In her mind, she loves salad. And I think that’s dandy.
Yes, I realize that the salads she eats have limited nutritional value.
I also realize the dressings have far more fat than she probably needs (although the dangers of saturated fats are being re-evaluated and re-defined by the minute).
If You Say It, It Will Come True
Still, I love the fact that she describes herself as a “salad lover,” because I know that this self-labeling becomes a self-fulfilling prophecy.
I also know that allowing her to generalize her preference for simple salads drenched in thick dressings as “loving salads” will enable her to be willing to try more adventurous salads (say, a broccoli salad or a tomato salad) in the future.
Your Words Define Their Habits
The fact is the way we talk about our kids’ eating habits defines what their actual eating habits are.
Label your kids “picky eaters,” and they become picky eaters in their own minds.
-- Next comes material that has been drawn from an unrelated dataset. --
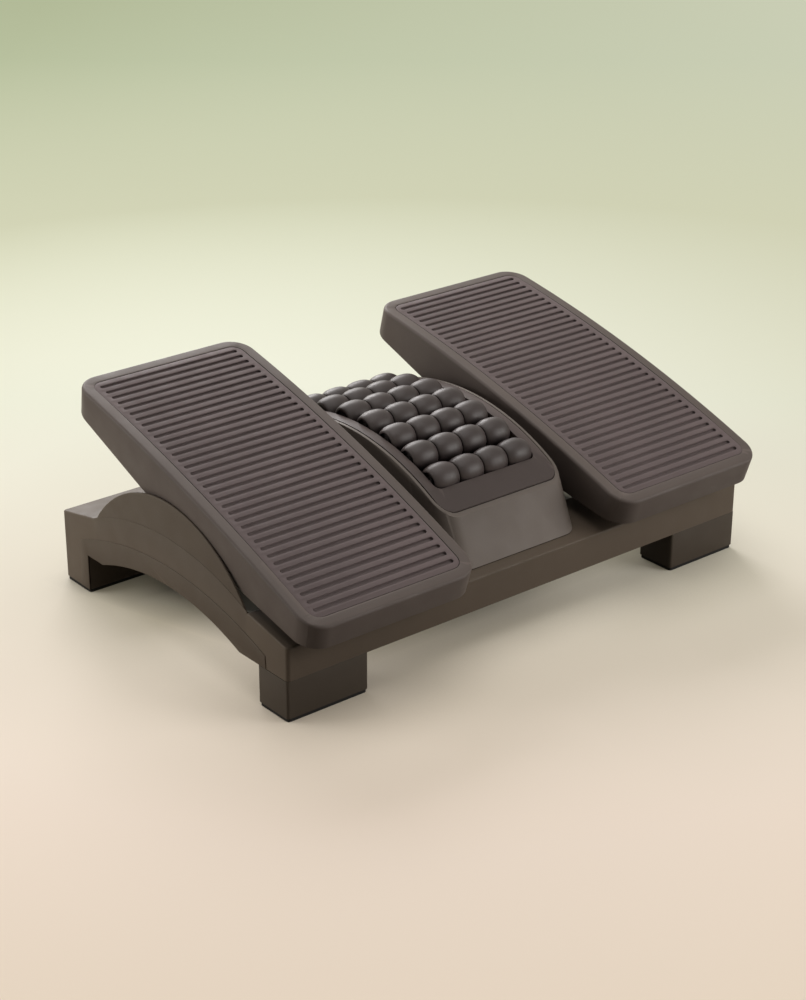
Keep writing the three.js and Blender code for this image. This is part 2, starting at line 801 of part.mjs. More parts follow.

Label them “salad lovers” or “adventurous eaters,” and voila! That’s what they become.
Unfortunately, it's common for parents to interpret our kids’ picky eater stage as a firm personality trait, rather than the developmentally-appropriate stage that it is.
We get frustrated when they won’t eat the mac and cheese we prepared, simply because it has broccoli in it. So we tell them they’re picky eaters.
And, to blow off steam (after all, we spent time making that mac and cheese), we tell everyone else, too.
It's an unconscious reaction. But in order to reverse kids picky eating habits and help them grow to like new foods, it's essential to become aware of how our words affect their behavior.